The following are highlights of Pierce’s statement (emphasis added):

“The proposal turns the disclosure regime on its head.  Current SEC disclosure mandates are intended to provide investors with an accurate picture of the company’s present and prospective performance through managers’ own eyes.…  The proposal, by contrast, tells corporate managers how regulators, doing the bidding of an array of non-investor stakeholders, expect them to run their companies.  It identifies a set of risks and opportunities—some perhaps real, others clearly theoretical—that managers should be considering and even suggests specific ways to mitigate those risks.  It forces investors to view companies through the eyes of a vocal set of stakeholders, for whom a company’s climate reputation is of equal or greater importance than a company’s financial performance.…”

“[The proposal] establishes a disclosure framework based, in large part, on the Task Force on Climate-Related Financial Disclosures (“TCFD”) Framework and the Greenhouse Gas Protocol.  It requires disclosure of: climate-related risks; climate-related effects on strategy, business model, and outlook; board and management oversight of climate-related issues; processes for identifying, assessing, and managing climate risks; plans for transition; financial statement metrics related to climate; greenhouse gas (“GHG”) emissions; and climate targets and goals.”

“Under the proposal, a company, unless it is a smaller reporting company, would have to disclose Scope 3 emissions, but only if the company has set an emissions reduction target that includes Scope 3 emissions or if those emissions are material.  The materiality limitation is not especially helpful because the Commission suggests that such emissions generally are material,”

“The proposal does not just demand information about the company making the disclosures; it also directs companies to speculate about the habits of their suppliers, customers, and employees; changing climate policies, regulations, and legislation; technological innovations and adaptations; and changing weather patterns.”

“Another area where the proposal will mandate disclosure of information that appears useful but that likely will be entirely unreliable involves physical risks tied to climate change.  Establishing a causal link between physical phenomena occurring at a particular time and place and climate change is, at best, an exceedingly difficult task.  Disclosures on the physical risk side will require companies to select a climate model and adapt it to assess the effects of climate change on the specific physical locations of their operations, as well as on the locations of their suppliers and customers.  This undertaking is enormous.
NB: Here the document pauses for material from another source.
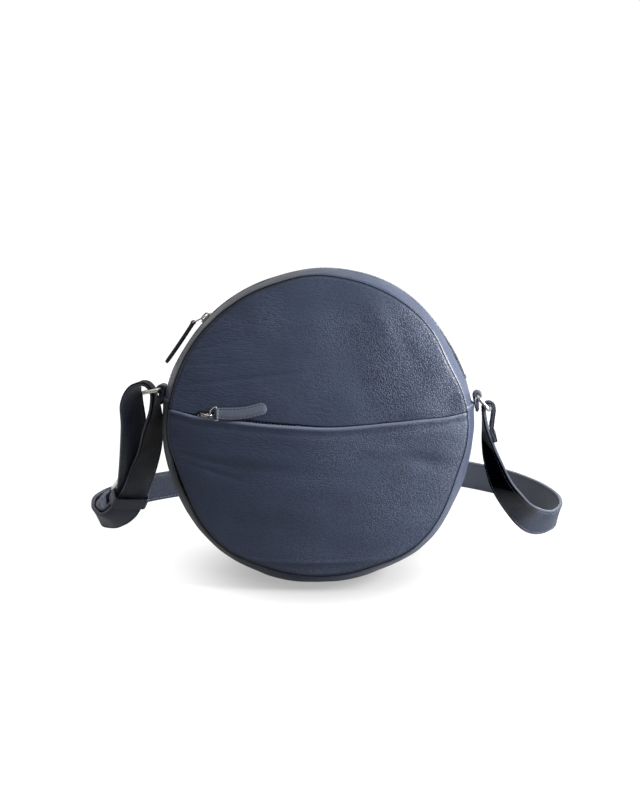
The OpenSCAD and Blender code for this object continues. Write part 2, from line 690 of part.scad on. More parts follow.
// Tongue with its eye on the heel bar; its tip rests on the far bar
module buckle_tongue() {
    eye_bore = wire_d / 2 + loop_clear;
    color(silver) at_buckle() difference() {
        union() {
            rotate([90, 0, 0]) cylinder(r = eye_bore + tongue_eye_t, h = slot_h, center = true, $fn = fine_fn);
            rotate([0, 90 + tongue_rise, 0]) cylinder(d = tongue_d, h = buckle_l + wire_d, $fn = fine_fn);
        }
        rotate([90, 0, 0]) cylinder(r = eye_bore, h = slot_h + 2 * over, center = true, $fn = fine_fn);
    }
}

front_upper_panel();
pocket_front_panel();
pocket_lining();
back_panel();
lower_gusset();
zip_strip(1);  // front_zip_strip
zip_strip(-1);  // back_zip_strip
rim_tape(1);  // rim_tape_front
rim_tape(-1);  // rim_tape_back
rim_teeth(1);  // rim_teeth_front
rim_teeth(-1);  // rim_teeth_back
rim_zip_stops();
pocket_tape(-1);  // pocket_tape_upper
pocket_tape(1);  // pocket_tape_lower
pocket_teeth(-1);  // pocket_teeth_upper
pocket_teeth(1);  // pocket_teeth_lower
pocket_zip_stops();
front_lining();
back_lining();
gusset_lining();
ring_tab(left_ring_a, 1);  // left_ring_tab
ring_tab(right_ring_a, -1);  // right_ring_tab
shoulder_strap();
strap_keeper();
buckle_frame();
buckle_tongue();
ring(left_ring_a, left_ring_dir);  // left_ring
ring(right_ring_a, right_ring_dir);  // right_ring
at_rim_slider() slider();  // rim_slider
at_rim_link() pull_link();  // rim_pull_link
at_rim_tab() pull_tab();  // rim_pull_tab
at_pocket_slider() slider();  // pocket_slider
at_pocket_link() pull_link();  // pocket_pull_link
at_pocket_tab() pull_tab();  // pocket_pull_tab
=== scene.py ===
import math
import bmesh
import bpy
import numpy as np
from mathutils import Matrix, Vector


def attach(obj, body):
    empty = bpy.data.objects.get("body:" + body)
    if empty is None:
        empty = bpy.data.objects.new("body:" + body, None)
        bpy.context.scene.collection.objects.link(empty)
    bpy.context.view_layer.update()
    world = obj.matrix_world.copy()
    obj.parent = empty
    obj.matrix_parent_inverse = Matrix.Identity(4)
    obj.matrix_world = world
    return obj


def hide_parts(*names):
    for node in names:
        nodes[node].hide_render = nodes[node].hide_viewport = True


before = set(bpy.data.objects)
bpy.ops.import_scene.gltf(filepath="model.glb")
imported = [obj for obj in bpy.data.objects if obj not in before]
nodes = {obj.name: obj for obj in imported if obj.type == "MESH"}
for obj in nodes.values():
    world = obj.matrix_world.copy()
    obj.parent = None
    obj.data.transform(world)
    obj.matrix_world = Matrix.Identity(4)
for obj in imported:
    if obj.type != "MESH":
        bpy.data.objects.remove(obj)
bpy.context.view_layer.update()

# Camera
# It stands about 1.8 m in front of the bag, a little to the right and 15 degrees above it, with a long lens.
view_turn, view_rise, distance = math.radians(3.4), math.radians(15.0), 1.8
focal_length, film_width, focal_pixels = 102.1, 36.0, 2255
aim, aim_right, aim_up = Vector((0.0, 0.0, 0.1216)), 1.5 / focal_pixels, 26.6 / focal_pixels
towards_camera = Vector((math.sin(view_turn) * math.cos(view_rise), -math.cos(view_turn) * math.cos(view_rise),
    math.sin(view_rise)))
camera_data = bpy.data.cameras.new("camera")
camera_data.lens, camera_data.sensor_width = focal_length, film_width
camera = bpy.data.objects.new("camera", camera_data)
bpy.context.scene.collection.objects.link(camera)
camera.location = aim + towards_camera * distance
camera_right = towards_camera.cross(Vector((0, 0, -1))).normalized()
camera_up = camera_right.cross(-towards_camera)
heading = -towards_camera + camera_right * aim_right + camera_up * aim_up
camera.rotation_euler = heading.to_track_quat("-Z", "Y").to_euler()
bpy.context.scene.camera = camera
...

It will entail stacking speculation on assumptions.  It will require reliance on third-parties and an array of experts who will employ their own assumptions, speculations, and models.  How could the results of such an exercise be reliable, let alone comparable across companies or even consistent over time within the same company? “

“Required disclosures of so-called transition risks – [that is, negative impacts to the business from] ‘regulatory, technological, and market changes to address the mitigation of, or adaptation to, climate-related risks…’ Transition risk can derive from potential changes in markets, technology, law, or the more nebulous “policy,” which companies will have to analyze across multiple jurisdictions and all across their “value chains.”  These transition assessments are rooted in prophecies of coming governmental and market action, but experience teaches us that such prophecies often do not come to fruition.  Markets and technology are inherently unpredictable.  Domestic legislative efforts in this context have failed for decades, and international agreements, like the Paris Accords, have seen the United States in and out and back in again.  How could this proposal thus elicit comparable, consistent, and reliable disclosure on these topics?”
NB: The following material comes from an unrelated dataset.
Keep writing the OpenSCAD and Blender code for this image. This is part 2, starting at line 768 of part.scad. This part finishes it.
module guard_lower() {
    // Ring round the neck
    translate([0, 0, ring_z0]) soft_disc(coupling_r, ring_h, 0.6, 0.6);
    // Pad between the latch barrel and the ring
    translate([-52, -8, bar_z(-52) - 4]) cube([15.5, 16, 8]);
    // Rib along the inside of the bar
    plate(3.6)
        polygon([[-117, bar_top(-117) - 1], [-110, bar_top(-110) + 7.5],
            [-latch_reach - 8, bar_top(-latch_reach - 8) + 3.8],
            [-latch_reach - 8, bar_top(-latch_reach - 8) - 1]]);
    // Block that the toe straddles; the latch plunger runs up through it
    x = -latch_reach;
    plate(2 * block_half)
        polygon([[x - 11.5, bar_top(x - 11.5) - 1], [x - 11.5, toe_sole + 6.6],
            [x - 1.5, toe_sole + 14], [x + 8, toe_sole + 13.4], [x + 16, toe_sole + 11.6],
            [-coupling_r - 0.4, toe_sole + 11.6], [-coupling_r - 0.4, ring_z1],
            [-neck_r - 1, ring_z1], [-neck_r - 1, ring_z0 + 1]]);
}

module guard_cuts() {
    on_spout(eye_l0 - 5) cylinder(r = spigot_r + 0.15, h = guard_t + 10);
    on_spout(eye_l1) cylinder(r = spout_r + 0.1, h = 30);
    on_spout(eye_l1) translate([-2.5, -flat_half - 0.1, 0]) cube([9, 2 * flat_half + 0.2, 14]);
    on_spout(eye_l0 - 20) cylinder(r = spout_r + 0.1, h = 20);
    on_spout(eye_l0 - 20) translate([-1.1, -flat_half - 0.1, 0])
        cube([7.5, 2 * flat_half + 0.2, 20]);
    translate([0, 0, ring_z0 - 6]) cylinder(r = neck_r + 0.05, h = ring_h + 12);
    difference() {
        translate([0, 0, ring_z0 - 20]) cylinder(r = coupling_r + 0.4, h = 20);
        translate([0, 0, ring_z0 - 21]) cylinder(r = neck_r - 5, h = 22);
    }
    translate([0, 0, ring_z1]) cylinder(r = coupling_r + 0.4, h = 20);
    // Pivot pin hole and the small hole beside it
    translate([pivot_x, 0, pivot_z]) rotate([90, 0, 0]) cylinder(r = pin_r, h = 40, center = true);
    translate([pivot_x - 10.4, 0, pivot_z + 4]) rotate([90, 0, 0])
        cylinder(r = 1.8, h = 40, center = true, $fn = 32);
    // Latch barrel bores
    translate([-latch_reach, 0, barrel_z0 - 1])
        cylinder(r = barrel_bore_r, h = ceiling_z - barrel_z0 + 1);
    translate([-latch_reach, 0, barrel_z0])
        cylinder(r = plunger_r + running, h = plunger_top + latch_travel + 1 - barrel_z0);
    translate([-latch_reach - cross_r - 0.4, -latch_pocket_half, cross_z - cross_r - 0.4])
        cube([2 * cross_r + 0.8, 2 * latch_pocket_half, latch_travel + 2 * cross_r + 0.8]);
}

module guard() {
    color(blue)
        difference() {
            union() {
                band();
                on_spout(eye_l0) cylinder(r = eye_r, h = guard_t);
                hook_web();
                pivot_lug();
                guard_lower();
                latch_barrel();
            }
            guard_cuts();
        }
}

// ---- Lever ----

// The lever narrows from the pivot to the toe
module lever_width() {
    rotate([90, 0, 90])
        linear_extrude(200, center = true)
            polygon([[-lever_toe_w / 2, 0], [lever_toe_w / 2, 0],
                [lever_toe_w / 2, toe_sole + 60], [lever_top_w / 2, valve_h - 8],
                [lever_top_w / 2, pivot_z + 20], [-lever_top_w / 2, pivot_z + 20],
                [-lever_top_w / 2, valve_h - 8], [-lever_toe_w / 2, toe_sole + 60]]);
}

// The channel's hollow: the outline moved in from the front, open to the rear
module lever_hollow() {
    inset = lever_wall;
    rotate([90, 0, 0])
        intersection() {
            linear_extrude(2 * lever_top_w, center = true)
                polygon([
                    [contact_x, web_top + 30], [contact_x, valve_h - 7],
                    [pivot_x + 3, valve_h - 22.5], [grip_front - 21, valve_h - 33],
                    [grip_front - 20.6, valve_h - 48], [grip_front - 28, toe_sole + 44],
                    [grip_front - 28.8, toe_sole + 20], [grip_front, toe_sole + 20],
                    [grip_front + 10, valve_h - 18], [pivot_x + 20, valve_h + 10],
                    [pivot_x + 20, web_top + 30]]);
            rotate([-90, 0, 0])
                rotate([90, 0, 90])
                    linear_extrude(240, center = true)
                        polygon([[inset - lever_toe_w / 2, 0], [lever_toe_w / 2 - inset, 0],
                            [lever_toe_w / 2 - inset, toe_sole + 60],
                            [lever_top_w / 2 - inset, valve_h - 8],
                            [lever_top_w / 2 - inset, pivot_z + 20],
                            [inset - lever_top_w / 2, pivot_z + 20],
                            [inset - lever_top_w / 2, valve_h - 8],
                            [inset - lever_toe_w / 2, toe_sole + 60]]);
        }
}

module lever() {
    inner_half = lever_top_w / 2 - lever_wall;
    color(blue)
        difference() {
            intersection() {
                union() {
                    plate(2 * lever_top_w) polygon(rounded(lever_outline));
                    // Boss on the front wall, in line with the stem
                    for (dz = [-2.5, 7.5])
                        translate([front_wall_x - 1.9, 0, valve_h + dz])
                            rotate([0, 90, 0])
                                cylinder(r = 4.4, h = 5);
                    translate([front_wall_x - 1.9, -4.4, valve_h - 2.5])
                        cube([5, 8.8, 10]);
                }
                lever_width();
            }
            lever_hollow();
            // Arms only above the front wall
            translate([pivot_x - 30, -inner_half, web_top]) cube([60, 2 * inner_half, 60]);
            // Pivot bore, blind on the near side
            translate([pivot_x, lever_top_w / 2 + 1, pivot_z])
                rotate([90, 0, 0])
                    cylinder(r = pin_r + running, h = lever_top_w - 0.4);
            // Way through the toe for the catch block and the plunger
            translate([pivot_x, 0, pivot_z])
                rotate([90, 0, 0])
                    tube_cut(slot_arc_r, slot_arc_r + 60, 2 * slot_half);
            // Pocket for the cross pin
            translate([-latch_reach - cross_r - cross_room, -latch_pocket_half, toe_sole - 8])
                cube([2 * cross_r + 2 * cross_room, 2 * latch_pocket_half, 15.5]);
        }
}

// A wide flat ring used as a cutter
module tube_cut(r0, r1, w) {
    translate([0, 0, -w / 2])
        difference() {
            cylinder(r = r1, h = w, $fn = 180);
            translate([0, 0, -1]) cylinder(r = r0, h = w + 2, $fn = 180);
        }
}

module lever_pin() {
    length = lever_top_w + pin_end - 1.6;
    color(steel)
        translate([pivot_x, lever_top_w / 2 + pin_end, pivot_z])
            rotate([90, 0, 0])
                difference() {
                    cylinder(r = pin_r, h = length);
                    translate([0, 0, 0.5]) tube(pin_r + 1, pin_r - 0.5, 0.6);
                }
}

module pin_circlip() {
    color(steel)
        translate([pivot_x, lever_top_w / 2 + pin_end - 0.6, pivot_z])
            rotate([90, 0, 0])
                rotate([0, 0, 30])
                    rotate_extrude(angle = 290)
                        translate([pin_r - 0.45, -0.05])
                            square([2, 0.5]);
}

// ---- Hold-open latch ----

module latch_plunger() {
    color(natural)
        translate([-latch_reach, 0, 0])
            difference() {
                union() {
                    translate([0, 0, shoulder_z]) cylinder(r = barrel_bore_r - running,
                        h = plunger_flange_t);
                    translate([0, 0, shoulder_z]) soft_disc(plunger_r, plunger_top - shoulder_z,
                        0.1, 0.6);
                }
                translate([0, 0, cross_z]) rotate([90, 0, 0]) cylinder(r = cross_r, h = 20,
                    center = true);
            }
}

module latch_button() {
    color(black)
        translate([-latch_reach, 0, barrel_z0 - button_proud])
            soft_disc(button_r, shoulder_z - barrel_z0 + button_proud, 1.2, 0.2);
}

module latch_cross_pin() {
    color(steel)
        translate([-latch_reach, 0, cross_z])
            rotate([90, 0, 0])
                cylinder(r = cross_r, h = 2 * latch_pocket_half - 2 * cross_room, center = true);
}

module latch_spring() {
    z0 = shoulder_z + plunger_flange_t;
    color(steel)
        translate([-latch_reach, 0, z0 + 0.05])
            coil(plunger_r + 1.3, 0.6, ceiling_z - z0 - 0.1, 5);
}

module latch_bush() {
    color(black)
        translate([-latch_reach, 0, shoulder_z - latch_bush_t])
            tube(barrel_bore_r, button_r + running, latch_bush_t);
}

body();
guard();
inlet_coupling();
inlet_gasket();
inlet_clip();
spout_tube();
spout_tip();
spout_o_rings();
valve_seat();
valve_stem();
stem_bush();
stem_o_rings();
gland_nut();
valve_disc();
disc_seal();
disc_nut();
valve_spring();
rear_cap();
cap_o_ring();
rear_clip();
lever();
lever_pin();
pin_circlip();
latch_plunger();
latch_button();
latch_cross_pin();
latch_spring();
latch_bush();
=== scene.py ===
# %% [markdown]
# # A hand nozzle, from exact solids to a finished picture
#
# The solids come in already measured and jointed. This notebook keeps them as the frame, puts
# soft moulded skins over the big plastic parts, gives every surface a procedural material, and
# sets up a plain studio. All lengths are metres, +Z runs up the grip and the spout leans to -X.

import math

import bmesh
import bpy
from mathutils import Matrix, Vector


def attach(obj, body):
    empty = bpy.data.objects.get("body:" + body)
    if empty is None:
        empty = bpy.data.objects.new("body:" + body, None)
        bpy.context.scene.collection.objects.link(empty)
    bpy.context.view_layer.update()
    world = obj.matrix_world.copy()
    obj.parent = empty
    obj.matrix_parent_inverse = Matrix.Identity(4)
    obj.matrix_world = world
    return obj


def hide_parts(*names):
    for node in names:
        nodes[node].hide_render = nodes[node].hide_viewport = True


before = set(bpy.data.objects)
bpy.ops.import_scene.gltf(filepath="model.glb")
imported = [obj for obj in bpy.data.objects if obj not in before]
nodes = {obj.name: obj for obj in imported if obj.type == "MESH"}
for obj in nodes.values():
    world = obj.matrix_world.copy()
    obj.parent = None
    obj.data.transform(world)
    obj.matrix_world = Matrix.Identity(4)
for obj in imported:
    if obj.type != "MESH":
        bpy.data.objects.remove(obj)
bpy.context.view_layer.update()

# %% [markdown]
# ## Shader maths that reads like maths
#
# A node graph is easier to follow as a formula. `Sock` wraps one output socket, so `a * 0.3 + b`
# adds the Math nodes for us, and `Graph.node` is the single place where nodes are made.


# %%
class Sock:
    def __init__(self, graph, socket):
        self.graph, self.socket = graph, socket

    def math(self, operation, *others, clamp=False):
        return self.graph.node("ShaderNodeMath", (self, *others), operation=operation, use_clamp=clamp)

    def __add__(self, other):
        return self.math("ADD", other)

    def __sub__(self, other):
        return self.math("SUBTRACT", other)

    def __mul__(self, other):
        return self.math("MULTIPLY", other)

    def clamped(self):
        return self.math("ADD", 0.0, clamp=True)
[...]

“It is important to remember… that noble intentions, once baked into complex regulatory plans, often have ignoble results.  This risk is considerably heightened when the regulatory complexity is designed to push capital allocation toward politically and socially favored ends, and when the regulators designing the framework have no expertise in capital allocation, political and social insight, or the science used to justify these favored ends.  This proposal, developed under these circumstances, will hurt investors, the economy, and this agency. 
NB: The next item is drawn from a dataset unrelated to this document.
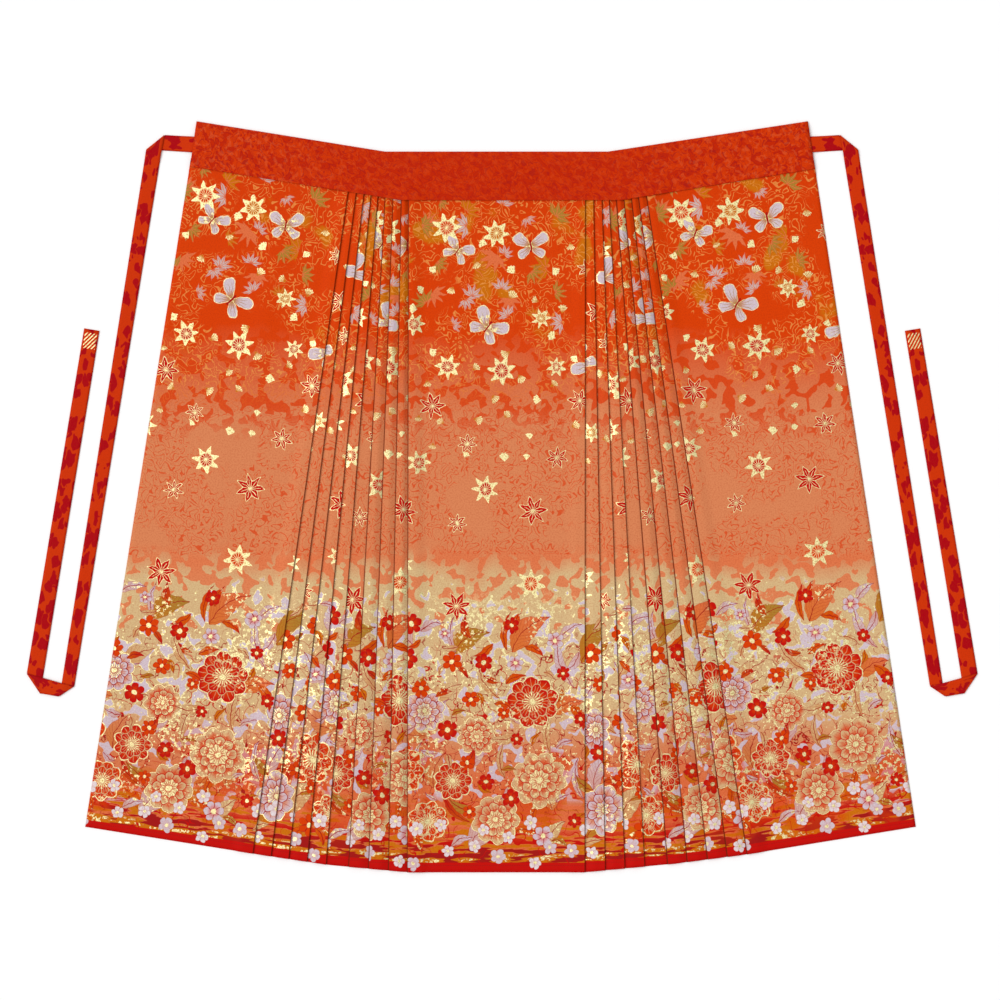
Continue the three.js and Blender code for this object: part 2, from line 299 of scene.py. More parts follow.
class Graph:
    """A material's nodes, written as Python expressions."""

    def __init__(self, name):
        self.material = bpy.data.materials.new(name)
        self.material.use_nodes = True
        self.tree = self.material.node_tree
        self.tree.nodes.clear()

    def node(self, kind, settings=None, inputs=None, output=0):
        """Adds one node: its settings first, then the values or links of its sockets."""
        made = self.tree.nodes.new(kind)
        for key, value in (settings or {}).items():
            setattr(made, key, value)
        for key, value in (inputs or {}).items():
            socket = made.inputs[key]
            if isinstance(value, Value):
                self.tree.links.new(value.socket, socket)
            elif socket.type == "RGBA":
                socket.default_value = (*value[:3], 1.0)
            else:
                socket.default_value = value
        return Value(self, made.outputs[output]) if made.outputs else None

    def math(self, operation, *values):
        return self.node("ShaderNodeMath", {"operation": operation}, dict(enumerate(values)))

    def vector_math(self, operation, *values):
        return self.node("ShaderNodeVectorMath", {"operation": operation}, dict(enumerate(values)))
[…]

“Investors will not be the only ones to suffer from the diversion of attention from financial to climate objectives.  The whole economy, and all of the consumers and producers it sustains, could also be hurt.  First, the proposal is likely counterproductive to the important concerns around climate change.  Attempting to drive long-term capital flows to the right companies ex ante is a fool’s errand because we simply do not know what effective climate solutions will emerge or from where.  Markets, if we let them work, are remarkably deft at solving problems of all sorts, even big problems like climate change, but they do so in incremental and surprising ways that are driven by a combination of chance, opportunity, necessity, and human ingenuity. “

“[D]riving more capital toward green investments as defined uniformly by financial regulators could fuel an asset bubble that could make the financial system more vulnerable rather than more resilient.”

Conclusion

The following objections can be added to Commissioner Pierce’s:

  • According to the SEC’s announcement, the comment period will be limited to “30 days after publication in the Federal Register, or 60 days after the date of issuance and publication on sec.gov, whichever period is longer.” That is a very short time for interested parties to evaluate the far-reaching impact of the requirements listed in the 534-page document.
  • Regulatory herding (e.g., “driving more capital toward green investments as defined uniformly by financial regulators”) can lead to regulatory stampedes (e.g., asset bubbles). A critical component of risk management is diversity. Requiring all a nation’s firms to define and deal with risk in a uniform manner could lead to catastrophe.
  • The SEC’s new requirements will themselves likely have a significant carbon footprint. Tens of thousands of workers with thousands of companies across the nation will expend scarce resources and energy to provide, review, and audit this information every year.
  • What is the opportunity cost of redirecting scarce resources to providing these reports and away from increasing the wealth that will better enable us to adapt to climate change?

I offer a modest counter proposal: Require all regulatory agencies to provide Scope 1, 2, and 3 disclosures for their day-to-day operations and for all proposed regulatory changes and to make those disclosures public.

One Comment for “The SEC’s Power Grab Attempt: A Powerful Dissent”


  1. THOMAS TANTON  

    I’d add that the SEC proposal assume there is no regulatory risk. What about the sunk costs incurred if the regulation of climate loses its political favor?